Co-hosts Ruby Roo and Ragamuffin flaunt it as Billed as a “fucked-up variety show.” This revue-style series combines their unique chemistry with stand-up comedy, poetry readings, interactive games, and macabre news segments. “We are not afraid to address some serious issues,” Ragamuffin says. “Drag is a political act, and our show also tackles what is going on in the world, and the tensions of the current social and political climate.” Die-hard regulars join newcomers each week. “It's our own little queer Monday night family,” Ragamuffin says. Sister bar to nearby Metropolitan, this party rages until 4am -- and people still aren’t ready to leave.
West Village, Fridays & Saturdays
New York drag legend Linda Simpson has been hosting her exuberant bingo show at this downtown art cabaret since 2011. A bargain on the drag scene, admission is free, and cards are five for $10, and good all night to vie for goofy prizes and a cash jackpot. “Each week draws in a very diverse crowd from NYC and all over the world, mostly in their 20s and 30s,” Simpson says. Every week, a drag queen or burlesque “spokesmodel” assists Simpson in riling up the crowd. “It’s definitely not boring church-basement Bingo!” Simpson says.

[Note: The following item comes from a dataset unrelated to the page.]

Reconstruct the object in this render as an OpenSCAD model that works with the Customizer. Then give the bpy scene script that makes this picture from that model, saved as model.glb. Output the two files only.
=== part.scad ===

Midtown East, Saturdays; Hell's Kitchen, Sundays
Unlimited cocktails for $30 plus fabulous drag performances? Yaas, queen. Seatings at noon and 2:15pm let you sleep in a little before you chow down on pulled pork tostadas, guacamole, and other loosely Latin American-inspired brunch foods. Comedy, dance, acrobatics, and plenty of energy will keep your hungover eyes wide as queens get up close and personal with your empanadas. “The show is a raunchy laugh riot that may not be suitable for those under the age of 18, and the easily offended,” says Ritzy Bitz, one of the brunch performers.